Since that time, cracks have continued to develop in the unity of the fascist milieu in North America. Bill Roper, deputy membership coordinator of the National Alliance, who had been the driving force in organizing these demonstrations — was fired from his position and expelled from the organization. Roper is now calling for others to follow him in founding a new organization — a move that may further divide neo-nazis. There have also been a number of public arguments about the NA suit & tie fascists disrespecting their bonehead supporters. For now, the Baltimore Hammerskins are throwing their support behind the National Alliance, not Roper. After another fiasco in Wakefield, many fascists are also questioning the behavior of Matt Hale of the World Church of the Creator, who led the NA into the disastrous (for them) situation in York.

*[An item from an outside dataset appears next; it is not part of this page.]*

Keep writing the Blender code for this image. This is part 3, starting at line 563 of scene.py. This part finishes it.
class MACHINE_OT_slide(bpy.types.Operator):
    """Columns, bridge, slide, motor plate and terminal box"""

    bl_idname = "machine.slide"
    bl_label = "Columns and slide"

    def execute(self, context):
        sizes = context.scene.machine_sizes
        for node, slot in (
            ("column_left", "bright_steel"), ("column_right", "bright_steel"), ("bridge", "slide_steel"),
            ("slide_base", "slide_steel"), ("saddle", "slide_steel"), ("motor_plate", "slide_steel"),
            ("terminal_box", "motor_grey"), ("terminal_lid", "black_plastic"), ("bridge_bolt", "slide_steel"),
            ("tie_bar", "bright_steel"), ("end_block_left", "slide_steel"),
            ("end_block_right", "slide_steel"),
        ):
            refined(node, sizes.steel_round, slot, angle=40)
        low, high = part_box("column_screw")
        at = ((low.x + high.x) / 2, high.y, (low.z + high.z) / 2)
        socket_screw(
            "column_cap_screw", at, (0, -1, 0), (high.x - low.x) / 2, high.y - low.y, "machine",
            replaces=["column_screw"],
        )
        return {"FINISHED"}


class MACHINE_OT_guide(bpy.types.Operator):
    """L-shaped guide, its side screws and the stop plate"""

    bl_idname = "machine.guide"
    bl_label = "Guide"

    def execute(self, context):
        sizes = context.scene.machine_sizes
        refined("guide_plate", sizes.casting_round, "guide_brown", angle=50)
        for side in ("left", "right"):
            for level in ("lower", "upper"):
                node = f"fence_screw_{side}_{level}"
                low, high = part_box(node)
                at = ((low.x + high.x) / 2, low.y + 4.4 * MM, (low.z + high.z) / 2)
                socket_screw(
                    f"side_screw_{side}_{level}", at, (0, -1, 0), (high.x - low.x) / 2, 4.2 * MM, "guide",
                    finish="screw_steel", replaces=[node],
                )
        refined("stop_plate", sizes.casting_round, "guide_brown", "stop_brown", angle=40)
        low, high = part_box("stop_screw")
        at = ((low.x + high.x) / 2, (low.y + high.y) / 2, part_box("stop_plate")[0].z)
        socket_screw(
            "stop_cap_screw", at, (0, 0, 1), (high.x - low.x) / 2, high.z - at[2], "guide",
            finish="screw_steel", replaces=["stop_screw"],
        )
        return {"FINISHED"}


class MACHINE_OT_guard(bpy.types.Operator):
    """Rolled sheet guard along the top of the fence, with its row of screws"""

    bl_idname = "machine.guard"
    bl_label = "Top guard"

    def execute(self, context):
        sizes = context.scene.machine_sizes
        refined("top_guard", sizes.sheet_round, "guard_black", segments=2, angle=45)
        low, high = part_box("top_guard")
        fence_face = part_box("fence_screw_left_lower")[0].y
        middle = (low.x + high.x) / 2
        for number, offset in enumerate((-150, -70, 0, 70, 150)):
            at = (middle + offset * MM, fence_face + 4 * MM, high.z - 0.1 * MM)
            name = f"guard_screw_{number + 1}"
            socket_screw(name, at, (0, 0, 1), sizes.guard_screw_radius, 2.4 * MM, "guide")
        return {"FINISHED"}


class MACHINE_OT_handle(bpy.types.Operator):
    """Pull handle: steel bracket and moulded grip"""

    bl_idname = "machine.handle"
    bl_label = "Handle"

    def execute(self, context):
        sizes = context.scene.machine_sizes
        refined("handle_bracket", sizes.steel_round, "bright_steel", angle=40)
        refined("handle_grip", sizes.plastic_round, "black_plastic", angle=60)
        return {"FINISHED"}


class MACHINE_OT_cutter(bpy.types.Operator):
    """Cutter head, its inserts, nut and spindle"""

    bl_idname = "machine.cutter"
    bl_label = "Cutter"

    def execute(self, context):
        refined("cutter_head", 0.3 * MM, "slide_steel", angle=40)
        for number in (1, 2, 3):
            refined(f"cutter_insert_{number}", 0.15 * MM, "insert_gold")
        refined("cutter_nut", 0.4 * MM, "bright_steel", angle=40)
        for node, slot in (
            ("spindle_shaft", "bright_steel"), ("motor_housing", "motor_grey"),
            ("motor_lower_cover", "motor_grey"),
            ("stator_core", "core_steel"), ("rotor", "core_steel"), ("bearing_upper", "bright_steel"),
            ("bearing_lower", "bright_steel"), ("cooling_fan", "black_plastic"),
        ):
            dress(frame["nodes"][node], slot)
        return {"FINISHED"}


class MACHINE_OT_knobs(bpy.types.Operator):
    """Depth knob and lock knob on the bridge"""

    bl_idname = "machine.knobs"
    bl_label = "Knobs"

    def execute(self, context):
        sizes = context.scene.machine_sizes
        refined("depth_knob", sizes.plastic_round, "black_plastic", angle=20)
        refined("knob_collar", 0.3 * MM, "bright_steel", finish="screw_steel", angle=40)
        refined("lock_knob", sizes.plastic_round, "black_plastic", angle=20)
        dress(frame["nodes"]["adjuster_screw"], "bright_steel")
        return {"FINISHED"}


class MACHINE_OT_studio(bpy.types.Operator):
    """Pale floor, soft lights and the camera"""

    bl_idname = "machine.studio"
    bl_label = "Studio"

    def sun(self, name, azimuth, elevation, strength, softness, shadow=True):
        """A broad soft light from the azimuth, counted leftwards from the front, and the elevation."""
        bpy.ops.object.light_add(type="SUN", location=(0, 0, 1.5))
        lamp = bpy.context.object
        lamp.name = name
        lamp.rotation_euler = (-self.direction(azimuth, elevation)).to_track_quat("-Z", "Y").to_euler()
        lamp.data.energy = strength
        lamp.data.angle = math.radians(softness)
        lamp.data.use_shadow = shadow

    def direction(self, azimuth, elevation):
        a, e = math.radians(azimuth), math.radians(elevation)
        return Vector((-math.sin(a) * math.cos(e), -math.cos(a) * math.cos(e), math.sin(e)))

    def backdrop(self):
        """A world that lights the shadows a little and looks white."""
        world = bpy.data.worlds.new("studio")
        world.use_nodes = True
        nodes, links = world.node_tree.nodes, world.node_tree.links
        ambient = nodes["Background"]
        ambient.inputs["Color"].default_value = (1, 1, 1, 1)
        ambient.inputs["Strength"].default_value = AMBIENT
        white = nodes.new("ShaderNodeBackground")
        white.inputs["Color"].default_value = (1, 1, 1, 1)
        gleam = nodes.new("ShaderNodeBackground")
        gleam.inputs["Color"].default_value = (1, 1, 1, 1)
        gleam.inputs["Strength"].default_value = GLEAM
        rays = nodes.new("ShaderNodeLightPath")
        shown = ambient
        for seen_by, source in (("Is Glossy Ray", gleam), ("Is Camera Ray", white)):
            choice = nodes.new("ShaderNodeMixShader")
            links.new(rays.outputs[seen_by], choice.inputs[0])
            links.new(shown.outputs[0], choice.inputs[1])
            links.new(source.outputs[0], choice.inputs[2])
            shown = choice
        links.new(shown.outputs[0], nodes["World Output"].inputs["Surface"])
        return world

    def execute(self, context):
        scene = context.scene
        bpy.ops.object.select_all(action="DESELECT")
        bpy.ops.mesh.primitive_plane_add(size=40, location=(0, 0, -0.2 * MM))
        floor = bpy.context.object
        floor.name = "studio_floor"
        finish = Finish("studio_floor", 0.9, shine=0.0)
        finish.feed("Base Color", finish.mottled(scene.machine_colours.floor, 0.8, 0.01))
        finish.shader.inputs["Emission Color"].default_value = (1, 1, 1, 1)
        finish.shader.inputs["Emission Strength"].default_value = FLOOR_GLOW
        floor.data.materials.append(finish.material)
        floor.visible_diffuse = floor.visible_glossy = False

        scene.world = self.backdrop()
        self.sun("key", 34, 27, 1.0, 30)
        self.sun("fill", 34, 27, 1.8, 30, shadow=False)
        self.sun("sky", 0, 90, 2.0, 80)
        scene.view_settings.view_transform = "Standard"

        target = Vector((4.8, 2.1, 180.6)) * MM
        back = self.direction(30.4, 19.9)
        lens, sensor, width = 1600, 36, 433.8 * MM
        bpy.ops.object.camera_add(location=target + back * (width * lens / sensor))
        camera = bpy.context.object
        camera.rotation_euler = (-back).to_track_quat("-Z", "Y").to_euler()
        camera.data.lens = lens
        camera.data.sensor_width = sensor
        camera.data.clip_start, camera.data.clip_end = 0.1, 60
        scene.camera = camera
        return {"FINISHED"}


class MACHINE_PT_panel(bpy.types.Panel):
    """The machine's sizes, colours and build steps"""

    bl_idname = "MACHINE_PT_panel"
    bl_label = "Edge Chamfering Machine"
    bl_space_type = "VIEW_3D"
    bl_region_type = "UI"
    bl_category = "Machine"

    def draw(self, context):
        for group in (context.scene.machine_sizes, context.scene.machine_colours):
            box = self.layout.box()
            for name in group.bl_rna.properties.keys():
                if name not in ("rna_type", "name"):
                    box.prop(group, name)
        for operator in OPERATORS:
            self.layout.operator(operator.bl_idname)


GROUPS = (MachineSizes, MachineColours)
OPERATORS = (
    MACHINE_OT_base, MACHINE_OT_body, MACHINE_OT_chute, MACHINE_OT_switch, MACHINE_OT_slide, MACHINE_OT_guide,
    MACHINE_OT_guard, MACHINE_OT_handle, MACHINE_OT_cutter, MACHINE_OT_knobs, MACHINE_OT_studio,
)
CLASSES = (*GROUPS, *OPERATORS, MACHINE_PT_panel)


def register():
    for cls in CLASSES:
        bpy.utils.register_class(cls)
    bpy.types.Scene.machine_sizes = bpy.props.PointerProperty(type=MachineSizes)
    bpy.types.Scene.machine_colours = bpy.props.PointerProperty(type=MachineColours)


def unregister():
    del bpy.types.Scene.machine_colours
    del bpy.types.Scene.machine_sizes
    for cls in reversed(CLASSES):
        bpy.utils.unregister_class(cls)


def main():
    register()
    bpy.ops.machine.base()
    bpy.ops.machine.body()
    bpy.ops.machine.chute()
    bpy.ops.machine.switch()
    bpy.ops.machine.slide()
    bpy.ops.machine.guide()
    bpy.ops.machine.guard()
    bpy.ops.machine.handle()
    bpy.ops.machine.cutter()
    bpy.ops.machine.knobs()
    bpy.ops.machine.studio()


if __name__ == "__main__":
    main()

Gliebe, the new "CEO" of the NA, seems to be distancing himself from public protest and illegal action, while Roper might lack the support to continue his public demonstrations. One thing is certain, continual opposition to fascist gatherings by anti-fascists, does little to bolster the morale of fascists, and much to discourage them.

Most of the problems for anti-fascists have come, not from the fascists, but from the state. The state protected the fascists for the entire day. The government protected the fascist meeting points in Baltimore, escorted them through DC, and guarded their racist concert. The state provided an active duty National Guard Armory for the concert, despite public outcry against it. The state went beyond merely protecting fascists, to actively repressing anti-fascists by arresting counter-demonstrators, and framing them. The police continued to harass anti-fascists by raiding their meeting locations, and attempting to disrupt their media work, counter-protests and jail solidarity. The message was clear, "state protection for fascists, state repression for anti-fascists."

As of October 8th, the majority of the Baltimore Anti-Racist Twenty-Eight defendants have had their cases dismissed.